--- EXTRACTED RECORDS ---

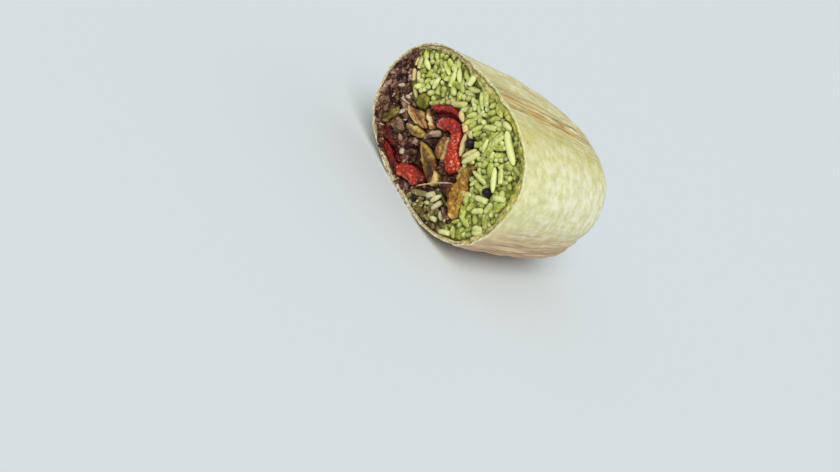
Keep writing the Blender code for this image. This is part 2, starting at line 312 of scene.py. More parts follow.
# %% [markdown]
# ## The tortilla
# A wheat tortilla is a soft sheet, pale, with toasted streaks where it touched the pan, and
# it is rolled so that its last edge laps over underneath. Its skin could be one smooth
# surface with a painted pattern, but the real one shows creases that catch the light, so the
# skin is a fine grid whose points are pushed in and out: low lumps from the filling, long
# creases on the right flank, and the folded tucks at the closed end.

# %% The skin's relief
SKIN_COLUMNS = 480
SKIN_ROWS = 124
LAP_EDGE = -62.0          # degrees round the cut: where the last edge of the wrap lies
LAP_THICKNESS = 1.0

# Long creases: angle at the cut, angle at the far end, depths of start and end, width, height
CREASES = [
    (-6, -2, 14, 72, 1.5, -0.28), (-11, -6, -5, 80, 1.1, 0.34), (-15, -10, -5, 78, 1.0, -0.40),
    (-19, -14, -5, 82, 1.1, 0.44), (-23, -18, -5, 80, 1.0, -0.46), (-27, -22, -5, 80, 1.1, 0.46),
    (-32, -26, -5, 82, 1.2, -0.44), (-38, -32, 5, 80, 1.5, 0.40), (3, 2, 30, 78, 1.4, 0.20),
    (8, 5, 22, 74, 2.2, 0.20), (15, 12, 34, 76, 1.6, -0.20), (24, 20, 14, 52, 2.4, -0.18),
    (34, 30, 40, 80, 2.0, 0.18), (61, 57, 2, 66, 1.1, -0.20), (66, 62, 4, 70, 1.0, 0.26),
    (70, 66, -5, 62, 1.0, -0.28), (75, 72, 8, 74, 1.0, 0.28), (80, 78, 0, 70, 1.1, -0.28),
    (86, 84, 0, 70, 1.2, 0.26), (95, 93, 10, 66, 1.6, -0.24), (106, 102, 10, 66, 2.0, 0.26),
    (124, 118, 0, 72, 2.4, -0.28), (137, 131, 20, 78, 1.6, 0.26), (150, 144, 8, 74, 2.0, 0.30),
    (171, 164, -5, 70, 1.8, -0.34), (186, 180, 0, 76, 2.0, 0.32), (203, 196, 12, 70, 2.2, -0.3),
]


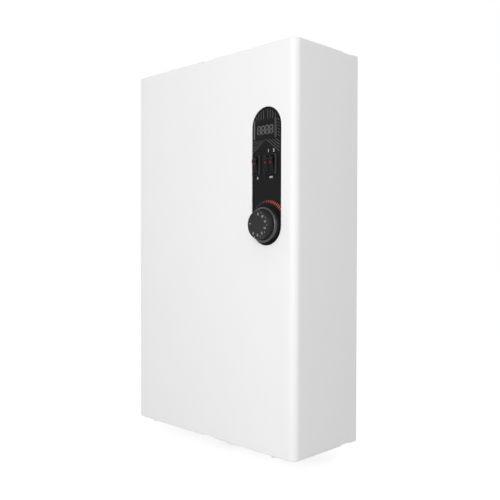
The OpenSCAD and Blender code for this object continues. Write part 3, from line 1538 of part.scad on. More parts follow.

---

» **DIRECTIONS**:
Recopy the entries above exactly, with every line included.

» **EXERCISE OUTPUT**:
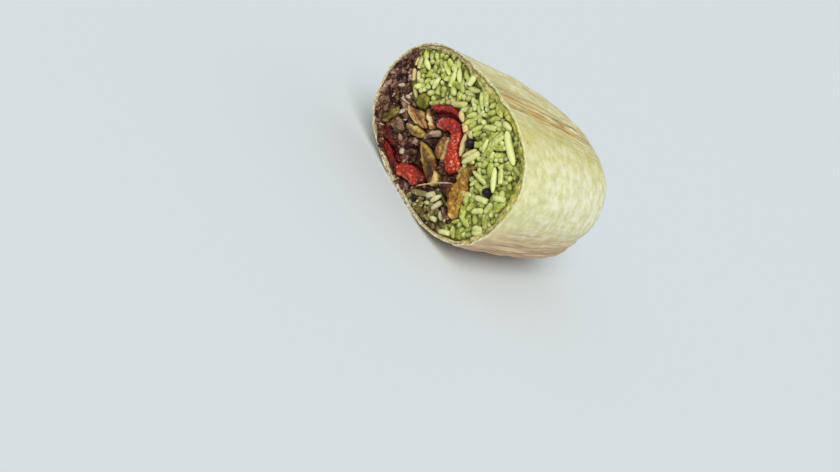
Keep writing the Blender code for this image. This is part 2, starting at line 312 of scene.py. More parts follow.
# %% [markdown]
# ## The tortilla
# A wheat tortilla is a soft sheet, pale, with toasted streaks where it touched the pan, and
# it is rolled so that its last edge laps over underneath. Its skin could be one smooth
# surface with a painted pattern, but the real one shows creases that catch the light, so the
# skin is a fine grid whose points are pushed in and out: low lumps from the filling, long
# creases on the right flank, and the folded tucks at the closed end.

# %% The skin's relief
SKIN_COLUMNS = 480
SKIN_ROWS = 124
LAP_EDGE = -62.0          # degrees round the cut: where the last edge of the wrap lies
LAP_THICKNESS = 1.0

# Long creases: angle at the cut, angle at the far end, depths of start and end, width, height
CREASES = [
    (-6, -2, 14, 72, 1.5, -0.28), (-11, -6, -5, 80, 1.1, 0.34), (-15, -10, -5, 78, 1.0, -0.40),
    (-19, -14, -5, 82, 1.1, 0.44), (-23, -18, -5, 80, 1.0, -0.46), (-27, -22, -5, 80, 1.1, 0.46),
    (-32, -26, -5, 82, 1.2, -0.44), (-38, -32, 5, 80, 1.5, 0.40), (3, 2, 30, 78, 1.4, 0.20),
    (8, 5, 22, 74, 2.2, 0.20), (15, 12, 34, 76, 1.6, -0.20), (24, 20, 14, 52, 2.4, -0.18),
    (34, 30, 40, 80, 2.0, 0.18), (61, 57, 2, 66, 1.1, -0.20), (66, 62, 4, 70, 1.0, 0.26),
    (70, 66, -5, 62, 1.0, -0.28), (75, 72, 8, 74, 1.0, 0.28), (80, 78, 0, 70, 1.1, -0.28),
    (86, 84, 0, 70, 1.2, 0.26), (95, 93, 10, 66, 1.6, -0.24), (106, 102, 10, 66, 2.0, 0.26),
    (124, 118, 0, 72, 2.4, -0.28), (137, 131, 20, 78, 1.6, 0.26), (150, 144, 8, 74, 2.0, 0.30),
    (171, 164, -5, 70, 1.8, -0.34), (186, 180, 0, 76, 2.0, 0.32), (203, 196, 12, 70, 2.2, -0.3),
]


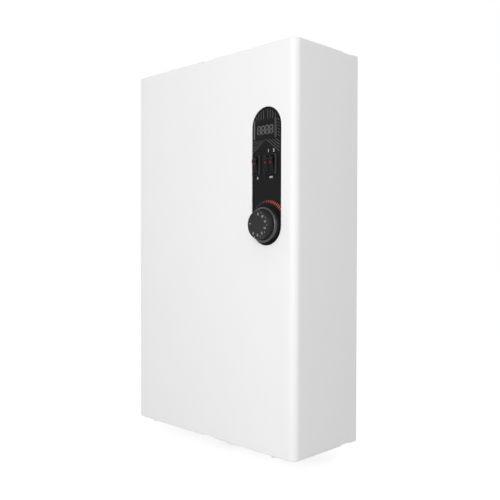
The OpenSCAD and Blender code for this object continues. Write part 3, from line 1538 of part.scad on. More parts follow.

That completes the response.